Exercise instructions: Every line holding the word "manifold" counts once. Give the total, nothing more.

Provided material:
════
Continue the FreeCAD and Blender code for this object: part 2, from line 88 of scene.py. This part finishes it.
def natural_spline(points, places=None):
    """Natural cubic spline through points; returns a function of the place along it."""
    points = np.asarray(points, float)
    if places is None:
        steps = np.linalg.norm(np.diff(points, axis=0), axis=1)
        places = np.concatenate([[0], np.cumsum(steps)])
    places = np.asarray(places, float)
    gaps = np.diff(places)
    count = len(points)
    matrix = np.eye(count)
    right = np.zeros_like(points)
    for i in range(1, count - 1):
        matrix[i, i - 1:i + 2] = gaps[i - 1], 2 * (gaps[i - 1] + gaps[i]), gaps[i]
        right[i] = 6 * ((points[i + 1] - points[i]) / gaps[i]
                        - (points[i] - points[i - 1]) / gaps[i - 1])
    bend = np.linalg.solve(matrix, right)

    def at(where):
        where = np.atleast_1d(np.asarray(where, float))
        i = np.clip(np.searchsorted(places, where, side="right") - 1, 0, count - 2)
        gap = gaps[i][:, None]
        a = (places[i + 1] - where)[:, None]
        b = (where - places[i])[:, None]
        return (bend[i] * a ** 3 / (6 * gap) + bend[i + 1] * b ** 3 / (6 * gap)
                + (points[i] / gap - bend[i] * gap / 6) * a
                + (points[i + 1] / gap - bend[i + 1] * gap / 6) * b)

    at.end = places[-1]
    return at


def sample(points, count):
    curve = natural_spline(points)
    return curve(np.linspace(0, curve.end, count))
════
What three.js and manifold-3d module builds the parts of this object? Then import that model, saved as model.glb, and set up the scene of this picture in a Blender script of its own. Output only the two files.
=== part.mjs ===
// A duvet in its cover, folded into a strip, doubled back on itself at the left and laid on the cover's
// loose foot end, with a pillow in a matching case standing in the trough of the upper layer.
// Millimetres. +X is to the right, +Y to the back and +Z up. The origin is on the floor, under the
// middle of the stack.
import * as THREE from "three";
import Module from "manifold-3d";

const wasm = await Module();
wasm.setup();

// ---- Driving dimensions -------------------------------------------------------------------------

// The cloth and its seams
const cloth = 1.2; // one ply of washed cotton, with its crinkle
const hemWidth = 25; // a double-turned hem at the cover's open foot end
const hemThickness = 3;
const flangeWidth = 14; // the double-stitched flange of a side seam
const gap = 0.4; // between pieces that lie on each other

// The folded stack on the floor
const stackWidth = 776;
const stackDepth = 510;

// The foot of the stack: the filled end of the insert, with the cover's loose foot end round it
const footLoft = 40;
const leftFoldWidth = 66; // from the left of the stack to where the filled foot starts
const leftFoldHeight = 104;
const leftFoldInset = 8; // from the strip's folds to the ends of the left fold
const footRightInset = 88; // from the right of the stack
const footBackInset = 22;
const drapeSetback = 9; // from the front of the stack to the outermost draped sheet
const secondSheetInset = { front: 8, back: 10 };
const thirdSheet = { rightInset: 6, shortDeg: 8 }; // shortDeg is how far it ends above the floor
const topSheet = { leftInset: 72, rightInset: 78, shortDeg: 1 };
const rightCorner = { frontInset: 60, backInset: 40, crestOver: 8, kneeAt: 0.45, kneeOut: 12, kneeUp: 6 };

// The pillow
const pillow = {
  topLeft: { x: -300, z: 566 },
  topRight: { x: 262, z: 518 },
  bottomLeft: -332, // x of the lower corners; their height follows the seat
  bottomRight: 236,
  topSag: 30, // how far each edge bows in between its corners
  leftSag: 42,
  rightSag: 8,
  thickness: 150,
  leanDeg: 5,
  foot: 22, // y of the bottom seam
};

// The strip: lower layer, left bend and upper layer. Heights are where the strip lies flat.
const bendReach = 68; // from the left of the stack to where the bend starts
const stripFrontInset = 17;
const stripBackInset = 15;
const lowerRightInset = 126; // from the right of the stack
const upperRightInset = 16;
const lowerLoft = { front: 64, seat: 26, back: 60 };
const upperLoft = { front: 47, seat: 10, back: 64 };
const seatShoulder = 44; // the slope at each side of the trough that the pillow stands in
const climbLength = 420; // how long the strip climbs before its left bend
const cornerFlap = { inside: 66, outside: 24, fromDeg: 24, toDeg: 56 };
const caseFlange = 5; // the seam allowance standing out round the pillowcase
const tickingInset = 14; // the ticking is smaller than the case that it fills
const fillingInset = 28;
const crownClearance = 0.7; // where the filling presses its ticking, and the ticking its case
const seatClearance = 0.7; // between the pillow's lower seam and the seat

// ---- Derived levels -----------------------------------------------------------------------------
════
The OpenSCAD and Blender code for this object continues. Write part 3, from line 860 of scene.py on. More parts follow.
════
Worked solution: 2